Cegah Kebakaran, Petani Mulai Buka Lahan Tanpa Sistem Bakar
Oleh
Jumarto Yulianus
·3 menit baca
KETAPANG, KOMPAS — Sebagian petani di Nanga Tayap, Kabupaten Ketapang, Kalimantan Barat, mulai meninggalkan cara bertani tradisional dengan sistem bakar. Untuk mencegah kebakaran hutan, kebun, dan lahan, mereka tidak lagi membuka lahan dengan cara membakar. Hasilnya cukup signifikan untuk mengurangi titik api dan meningkatkan produktivitas pertanian.
Kepala Desa Lembah Hijau II B Tri Gunawan di Nanga Tayap, Rabu (14/2), menyampaikan, ada dua kelompok tani di desanya yang sudah menerapkan pertanian ekologi terpadu. Sebanyak 29 petani yang tergabung dalam dua kelompok tani tersebut tidak lagi membuka lahan dengan cara membakar.
”Petani di kelompok itu sudah menerapkan pertanian tanpa bakar. Mereka terus dilatih dan dibina di kebun percontohan, kemudian menerapkannya di kebun masing-masing,” kata Tri.

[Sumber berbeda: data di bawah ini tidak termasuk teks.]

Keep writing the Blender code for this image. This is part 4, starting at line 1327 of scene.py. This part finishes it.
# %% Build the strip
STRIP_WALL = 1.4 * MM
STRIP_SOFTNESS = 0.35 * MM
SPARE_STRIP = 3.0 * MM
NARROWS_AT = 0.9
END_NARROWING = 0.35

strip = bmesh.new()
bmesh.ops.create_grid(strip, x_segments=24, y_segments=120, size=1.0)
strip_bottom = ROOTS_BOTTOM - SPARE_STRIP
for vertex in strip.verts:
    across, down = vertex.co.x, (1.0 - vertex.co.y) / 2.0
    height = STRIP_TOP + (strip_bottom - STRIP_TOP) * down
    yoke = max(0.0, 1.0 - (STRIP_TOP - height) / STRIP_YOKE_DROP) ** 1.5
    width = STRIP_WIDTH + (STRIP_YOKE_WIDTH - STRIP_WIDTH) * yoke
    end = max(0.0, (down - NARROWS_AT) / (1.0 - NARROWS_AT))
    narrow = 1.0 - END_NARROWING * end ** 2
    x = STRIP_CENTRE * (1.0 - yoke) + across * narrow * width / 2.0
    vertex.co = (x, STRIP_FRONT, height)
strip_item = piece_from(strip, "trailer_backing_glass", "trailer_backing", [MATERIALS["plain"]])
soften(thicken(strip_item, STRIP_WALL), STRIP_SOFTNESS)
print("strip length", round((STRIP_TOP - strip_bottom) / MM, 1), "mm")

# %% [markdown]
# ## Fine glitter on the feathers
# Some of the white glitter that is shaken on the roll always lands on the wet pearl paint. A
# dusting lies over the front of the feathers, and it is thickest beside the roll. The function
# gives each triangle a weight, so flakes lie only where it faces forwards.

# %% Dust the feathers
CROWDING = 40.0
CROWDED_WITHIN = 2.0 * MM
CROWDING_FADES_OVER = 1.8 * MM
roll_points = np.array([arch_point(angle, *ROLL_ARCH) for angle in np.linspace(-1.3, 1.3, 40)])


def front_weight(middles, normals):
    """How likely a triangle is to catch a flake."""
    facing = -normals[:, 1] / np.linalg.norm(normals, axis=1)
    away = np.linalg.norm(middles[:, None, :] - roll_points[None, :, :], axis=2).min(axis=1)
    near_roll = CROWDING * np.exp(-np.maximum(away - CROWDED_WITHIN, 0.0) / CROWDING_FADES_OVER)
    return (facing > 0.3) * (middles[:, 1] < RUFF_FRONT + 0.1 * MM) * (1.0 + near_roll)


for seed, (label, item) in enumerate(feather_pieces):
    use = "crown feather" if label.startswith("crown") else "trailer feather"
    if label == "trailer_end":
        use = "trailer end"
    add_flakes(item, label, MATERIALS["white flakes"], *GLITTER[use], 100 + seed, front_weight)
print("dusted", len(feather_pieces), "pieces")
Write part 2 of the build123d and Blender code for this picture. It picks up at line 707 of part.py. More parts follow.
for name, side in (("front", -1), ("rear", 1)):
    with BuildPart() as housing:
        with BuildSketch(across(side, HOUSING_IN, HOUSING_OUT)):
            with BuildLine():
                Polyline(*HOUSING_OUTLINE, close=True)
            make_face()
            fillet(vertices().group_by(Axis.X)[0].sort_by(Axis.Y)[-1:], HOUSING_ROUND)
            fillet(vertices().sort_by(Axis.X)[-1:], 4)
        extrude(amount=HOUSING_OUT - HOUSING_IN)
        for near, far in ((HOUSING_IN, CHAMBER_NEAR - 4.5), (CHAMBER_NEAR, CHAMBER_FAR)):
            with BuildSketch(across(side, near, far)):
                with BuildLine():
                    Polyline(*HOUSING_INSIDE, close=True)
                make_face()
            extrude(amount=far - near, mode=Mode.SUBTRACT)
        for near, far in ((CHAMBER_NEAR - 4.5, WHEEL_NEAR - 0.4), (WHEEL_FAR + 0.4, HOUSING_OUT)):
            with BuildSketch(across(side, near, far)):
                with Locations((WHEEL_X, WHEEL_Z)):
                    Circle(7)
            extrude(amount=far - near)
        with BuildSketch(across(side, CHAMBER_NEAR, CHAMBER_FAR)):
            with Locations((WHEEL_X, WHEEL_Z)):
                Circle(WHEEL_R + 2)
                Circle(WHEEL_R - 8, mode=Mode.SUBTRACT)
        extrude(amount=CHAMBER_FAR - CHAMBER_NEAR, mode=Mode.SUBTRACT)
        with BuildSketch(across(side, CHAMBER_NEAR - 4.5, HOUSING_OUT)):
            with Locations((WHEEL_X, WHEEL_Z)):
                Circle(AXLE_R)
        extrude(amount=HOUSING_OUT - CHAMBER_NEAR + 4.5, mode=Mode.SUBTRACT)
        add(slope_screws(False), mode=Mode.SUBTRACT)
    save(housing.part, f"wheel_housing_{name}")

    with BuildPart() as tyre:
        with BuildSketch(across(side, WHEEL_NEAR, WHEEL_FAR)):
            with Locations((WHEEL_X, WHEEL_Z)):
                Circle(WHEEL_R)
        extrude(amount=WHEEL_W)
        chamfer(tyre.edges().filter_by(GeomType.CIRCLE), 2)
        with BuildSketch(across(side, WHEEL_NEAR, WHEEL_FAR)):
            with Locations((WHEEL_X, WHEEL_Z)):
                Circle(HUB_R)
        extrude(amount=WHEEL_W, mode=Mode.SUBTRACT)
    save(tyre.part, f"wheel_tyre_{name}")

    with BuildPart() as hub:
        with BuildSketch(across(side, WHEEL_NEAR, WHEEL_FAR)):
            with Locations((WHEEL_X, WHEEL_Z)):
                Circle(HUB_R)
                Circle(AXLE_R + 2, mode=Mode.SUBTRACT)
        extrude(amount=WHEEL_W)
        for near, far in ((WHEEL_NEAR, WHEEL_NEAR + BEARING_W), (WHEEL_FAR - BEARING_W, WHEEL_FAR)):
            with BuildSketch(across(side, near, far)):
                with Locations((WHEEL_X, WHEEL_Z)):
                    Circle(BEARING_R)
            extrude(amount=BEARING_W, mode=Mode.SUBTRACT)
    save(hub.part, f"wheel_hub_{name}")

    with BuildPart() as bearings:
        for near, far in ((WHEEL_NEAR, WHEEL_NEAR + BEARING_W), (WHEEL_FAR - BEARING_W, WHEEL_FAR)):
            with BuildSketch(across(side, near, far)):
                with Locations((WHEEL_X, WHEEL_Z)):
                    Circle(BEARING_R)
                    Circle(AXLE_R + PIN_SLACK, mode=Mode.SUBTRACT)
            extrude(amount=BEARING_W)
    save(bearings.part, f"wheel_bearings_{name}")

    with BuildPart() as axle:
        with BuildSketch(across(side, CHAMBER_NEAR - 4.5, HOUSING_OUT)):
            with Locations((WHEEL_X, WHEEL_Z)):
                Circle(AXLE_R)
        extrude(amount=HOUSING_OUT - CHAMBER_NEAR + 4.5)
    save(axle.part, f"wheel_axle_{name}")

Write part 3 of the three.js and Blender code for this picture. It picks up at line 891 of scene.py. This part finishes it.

Yatimin (63), Ketua Kelompok Tani Sinar Harapan Desa Lembah Hijau II, mengatakan, kelompoknya sudah 2 tahun menerapkan pertanian ekologi terpadu di kebun percontohan. Di areal seluas 2.500 meter persegi, mereka menanam sayuran. ”Selain tidak membakar lahan, kami juga menerapkan pertanian organik,” ujarnya.
Pola yang sama juga diterapkan petani di Desa Tajok Kayong. Ahmadi (50), Ketua Kelompok Tani Mitra Bedulur Desa Tajok Kayung, mengatakan, mereka sudah menerapkan pertanian tanpa bakar untuk menanam padi. Uji coba dilakukan di lahan seluas 1.000 meter persegi.
”Hasilnya sangat menjanjikan, bahkan jauh melebihi hasil kami sebelumnya. Dari 8 kilogram (kg) benih, kami menghasilkan 200 kg gabah kering panen atau dua kali lipat dari hasil kami sebelumnya yang lahannya selalu dibakar,” katanya.
Vice President Agronomy Sinar Mas Agribusiness and Food Wilayah Kalimantan Barat Junaidi Piliang mengatakan, desa-desa di Nanga Tayap yang sudah menerapkan pertanian ekologi terpadu merupakan desa peserta Program Desa Makmur Peduli Api (DMPA) dari Sinar Mas Agribusiness and Food.
Program DMPA berhasil mengurangi titik panas dan kebakaran (titik api) di 8 desa di Nanga Tayap, yakni Tajok Kayong, Nanga Tayap, Lembah Hijau I, Lembah Hijau II, Siantau Raya, Sungai Kelik, Simpang Tiga Sembelangaan, dan Tanjung Medan.
”Pada 2017, jumlah titik panas dan titik api di desa peserta Program DMPA telah menurun menjadi 12 titik panas dan 7 titik api dari 23 titik panas dan 5 titik api pada 2016, serta 213 titik panas dan 158 titik api pada 2015,” kata Junaidi.
Camat Nanga Tayap Dewanto mengatakan, pertanian ekologi terpadu diharapkan bisa berkembang dari 8 desa binaan Sinar Mas Agribusiness and Food ke 12 desa lainnya. ”Di Nanga Tayap, ada 20 desa. Semua desa di wilayah kami sudah tersentuh izin perusahaan perkebunan, perkayuan, dan pertambangan. Jadi, perusahaan harus berkontribusi membina masyarakat,” katanya.
Menurut Dewanto, program pertanian ekologi terpadu juga harus terus disosialisasikan kepada masyarakat mengingat masyarakat di Nanga Tayap sudah terbiasa bertani secara tradisional. ”Bagi petani tradisional, sistem pertanian itu adalah sesuatu yang baru dan belum tentu bisa diterima. Untuk mengubah pola mereka, sosialisasi dan pembinaan harus terus dilakukan,” ujarnya.